Notre système éducatif s’est avéré, au fil des ans, un système inégalitaire. Deux données relevées dans le document du «plan stratégique 2016-2020» élaboré par le ministère de l’éducation, montrent que les inégalités se creusent davantage entre les régions. Au niveau de l’enseignement préscolaire, où le taux de couverture moyen est de 45.6% seulement, c’est le grand écart entre les gouvernorats dits nantis et les autres. A Tunis 2, il est de 96.8%, alors qu’à Kasserine, il est de 44.2% seulement. Il en est de même du rendement interne dans l’enseignement primaire où le taux moyen de passage de classe est de 91.5% et c’est encore Tunis 2 qui se trouve en tête avec 96.7% contre 85.3% pour Kasserine qui clôt le classement derrière Kairouan avec 85.9% et Tataouine avec 87.7%. Mais c’est au niveau des résultats au baccalauréat que ces inégalités deviennent plus criardes. Entre Sfax 2 et Sfax 1 avec respectivement 73% et 72% et Jendouba 43.% et Gafsa 43%, il n’y a pas photo.

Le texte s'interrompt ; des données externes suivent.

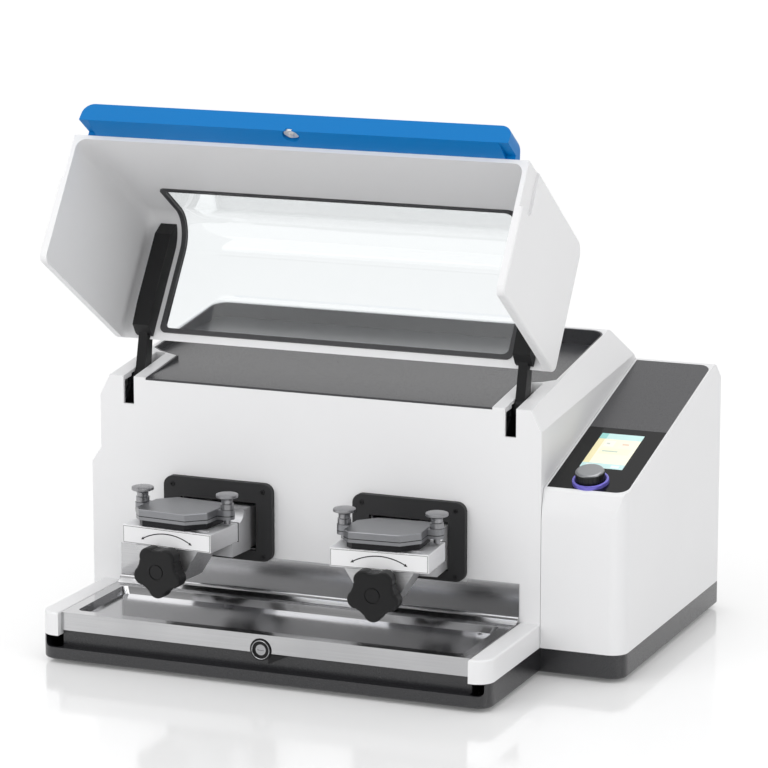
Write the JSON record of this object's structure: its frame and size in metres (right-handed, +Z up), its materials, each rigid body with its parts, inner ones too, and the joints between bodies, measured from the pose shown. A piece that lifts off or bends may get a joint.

Comme on le constate, les chiffres sont têtus et parlent d’eux-mêmes. Les disparités sont perceptibles et « prennent leur source dans les cycles inférieurs, à savoir l’école de base et le secondaire, et se révèlent clairement au niveau des résultats du baccalauréat ». La scolarisation massive n’a pas suffi à réduire les inégalités avec les régions qui sont, en fait, mal nanties en matière d’infrastructures et de moyens de transport, surtout quand on sait que 60% des écoles primaires se trouvent dans des zones rurales et que la plupart d’entre elles sont dépourvues d’eau potable. On a vu des élèves parcourir des kilomètres pour parvenir à leur école, bravant tous les dangers mais avec l’espoir de réussir dans leurs études. Seulement le tiers des gouvernorats ont un taux d’adduction de 100%, alors que d’autres comme Kasserine avec 61% et Kairouan avec 62% doivent attendre encore des années pour être complètement desservis.
Un serpent de mer
En Tunisie, l'éducation est un vrai serpent de mer. Tous les ministres qui se sont succédé à la tête du ministère ont annoncé des projets de réforme, allumant les feux chez les syndicats qui, même s’ils se déclarent pour une révision du système éducatif, ne parlent pas le même langage que le ministère. D’où ce blocage fortement préjudiciable. Certains d’entre eux n’ont même eu le temps de s’installer avant qu’ils ne soient remplacés, parfois de pied levé. Depuis janvier 2011, ils sont une douzaine à avoir arpenté les couloirs de ce haut lieu de savoir, sis à Bab Bnet, qui a vu se succéder de grands noms tels Lamine Chebbi, Mahmoud Messadi, Ahmed Ben Salah, Mohamed Mzali, Fredj Chedly, Mohamed Charfi, Moncer Rouissi et j’en oublie…Une instabilité qui, ajoutée à l'incurie de certains responsables, s'est avérée fortement préjudiciable.
Entre-temps, l’école s’enfonce dans la crise et n’accueille, pratiquement, que les enfants des pauvres. Elle ne fonctionne plus comme ascenseur social. Et c’est toute la société qui s’en ressent.